Social is the new production line, not the new water cooler

One of the common knocks heard about social tools in the business world is that people are simply gossiping or exchanging information that is inessential to business operations. This view was recently countered by Ginni Rometty, IBM’s CEO, in an address to the Council on Foreign Relations. It’s heartening to me to hear the CEO of a major IT firm say,

Understand the social network not as your new water cooler, but as your new production line.

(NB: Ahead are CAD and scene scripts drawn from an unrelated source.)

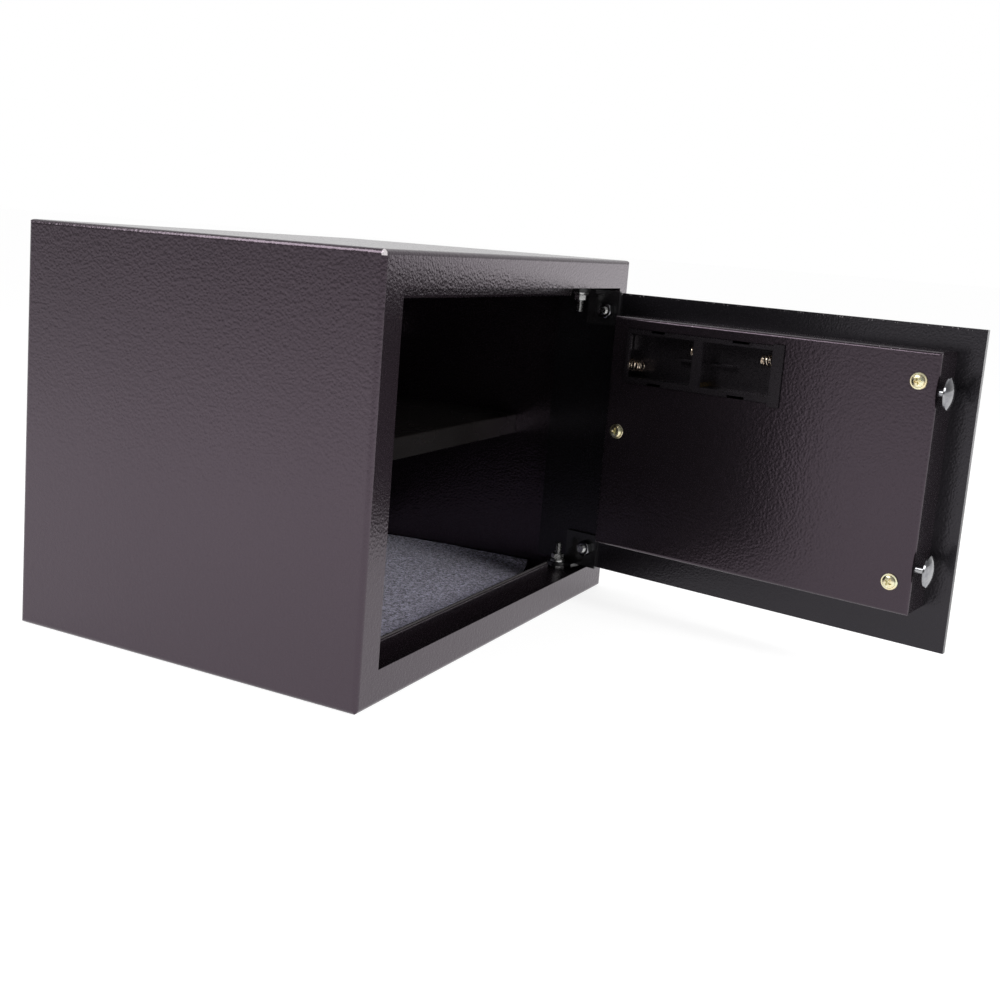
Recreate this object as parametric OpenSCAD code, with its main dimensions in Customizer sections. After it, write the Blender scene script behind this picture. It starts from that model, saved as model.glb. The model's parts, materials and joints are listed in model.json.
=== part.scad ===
// Steel in-room safe with an electronic lock: welded cabinet, side-hung door on two pivot bolts,
// painted cover over the lock works, two mushroom-headed locking bolts.
// Shapes are drawn from the cabinet's front left bottom corner: x to the right, y into the cabinet,
// z up, with the door shut. stand() moves that corner so the origin is the middle of the base.
// on_door() then swings everything that hangs on the door to its rest position.

/* [Cabinet] */
// Width of the cabinet
body_w = 350; // [300:5:450]
// Depth of the cabinet
body_d = 250; // [230:5:400]
// Height of the cabinet
body_h = 250; // [240:5:300]
// Thickness of the side, top, bottom and back sheet
wall = 2; // [1.5:0.5:3]
// Thickness of the front frame sheet
frame_t = 3; // [2:0.5:3]
// Radius of the cabinet's outer edges
edge_r = 3; // [2:0.5:3]

/* [Door opening] */
// Width of the left stile
stile_left = 21; // [19:0.5:23]
// Width of the right stile
stile_right = 16; // [15:0.5:17]
// Height of the bottom rail
rail_bottom = 20.7; // [18:0.1:24]
// Height of the top rail
rail_top = 20.3; // [18:0.1:24]
// Depth of the rebate behind the opening's edge
ledge_d = 16.8; // [15:0.2:18]
// Height of the folded lip at the back of the rebate
lip_h = 7; // [5:0.5:9]
// Thickness of the folded lip
lip_t = 3.6; // [2:0.2:4]

/* [Door] */
// Angle by which the door stands open at rest
door_open = 80.5; // [0:0.5:100]
// Thickness of the door plate
door_t = 4; // [3:0.5:4]
// Gap around the door plate
door_gap = 2.6; // [2.2:0.1:3]
// Distance of the pivot axis from the cabinet's left side
pivot_x = 304.3; // [302:0.1:306]
// Distance of the pivot axis from the cabinet's front face
pivot_y = 18.2; // [17:0.1:19]
// Diameter of the pivot bolts
pivot_d = 5; // [4:0.5:6]

/* [Door cover] */
// Depth of the cover over the lock works
cover_d = 30; // [28:1:34]
// Left edge of the cover
cover_x0 = 39.5; // [38:0.5:42]
// Right edge of the cover
cover_x1 = 265; // [262:1:268]
// Bottom edge of the cover
cover_z0 = 49.8; // [48:0.2:52]
// Top edge of the cover
cover_z1 = 212.3; // [210:0.1:214]
// Thickness of the cover sheet
cover_t = 1.2; // [1:0.1:1.6]

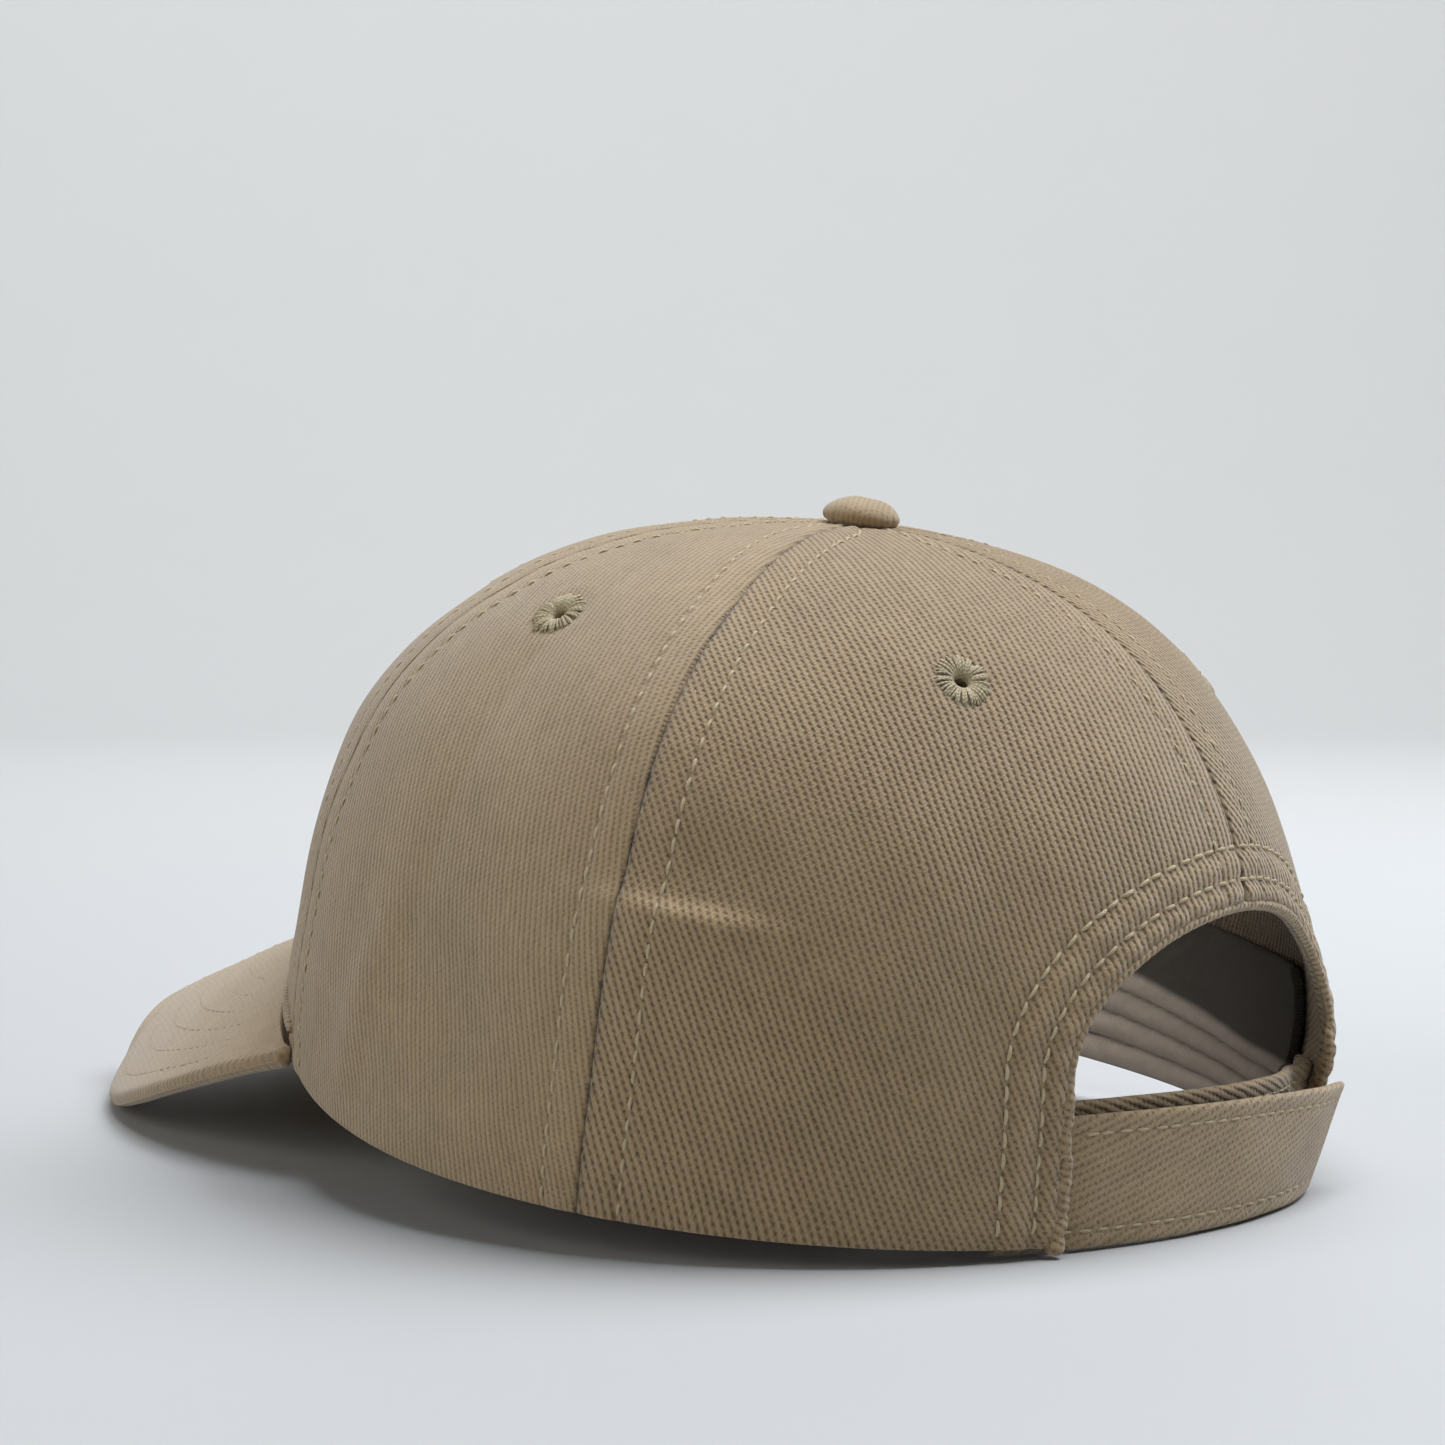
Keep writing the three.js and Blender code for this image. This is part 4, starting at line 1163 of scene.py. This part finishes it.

While much of the presentation is grounded in what I would consider an industrial orientation to the future of business — too concerned with big data and predictive analytics — in the interview following the talk, Rometty offered the quote above, which shows a more human-centered perspective and perhaps one less scripted and nearer to her own perceptions.
In those companies that are configured to take the greatest advantage of social tools and technologies, social networks will supplant the business-process model. Instead of people filling roles defined by a statically defined business process with deterministic push communications, people will create dynamic connections directly to other people based on pull communication paths, where social networks define the flow of information, work products, and the delivery of value to customers.
Not surprisingly, the companies best-situated to take advantage of the power of social are those companies that are more-network-oriented already, companies with an inherently looser social affiliation. This is in distinction to more-process-oriented companies, with tighter social affiliation.
Here’s a peek at some thinking going into a new report I am writing this month, contrasting processed businesses with those that are more networked:
connective collective
I contend that companies whose culture and psychodynamics are oriented toward cooperation are naturally more inclined to extract value from social tools and techniques. These companies share a set of characteristics:

  • Cooperative at the core. Individuals decide to work together because the relationship and the work is a means to their personal long-term goals, as contrasted with companies that are collaborative at the core, where individuals are supposed to align or subordinate their personal goals to the long-term strategy of the business, typically defined by a small management elite.
  • Networked. Individuals and smaller groups (“duals” and small networks) form temporary relationships with others (i.e., projects) and work out how the projects will be laid out from first principles. Contrast this with processed organizations, where each project is perceived as another instance of some well-defined process and the individuals are directed to take their assigned roles.
  • Fast-and-loose work. Work relationships, and the way that work is conducted, are constantly evolving as individuals and groups continually experiment with new tools and techniques. In tight-and-slow organizations, experimentation and change is actively resisted based on risk avoidance and profit-margin-based analyses.

Returning to Rometty’s remark, in cooperation-based companies, social connection and communication will naturally be viewed as where and how work gets done. In collaborative work, the defined process is seen as the site of work and the primary factor in value creation and delivery, with social connection viewed as ancillary: a luxury to be tolerated as long as things are going well.
Based on this dichotomy, I maintain that companies based on the value of cooperative behavior operate as connectives and have a culture that reflects the inherent beliefs and values associated with social connection as a source of individual meaning and business advantage. On the other hand, companies that are fixated on collaborative behavior develop collective culture, where social connection is something going on at break time, and subordinate to the needs and feeds of business processes. And those processes are designed to extract maximum value from well-understood, simple, and unchanging economic conditions that don’t fare so well in a time of volatility, uncertainty, complexity, and ambiguity.
My sense is that Rometty might click with what I am getting at here, even if her speech writers haven’t moved that far to the cooperative end of this dichotomy.
[Disclosure: IBM is the sponsor of a new personal project of mine, an interview series with visionaries, practitioners, and theorist of the social revolution in business, called Socialogy. I’ve been compensated by IBM, but the opinions expressed in that series are my own and don’t necessarily represent IBM’s positions, strategies, or opinions.]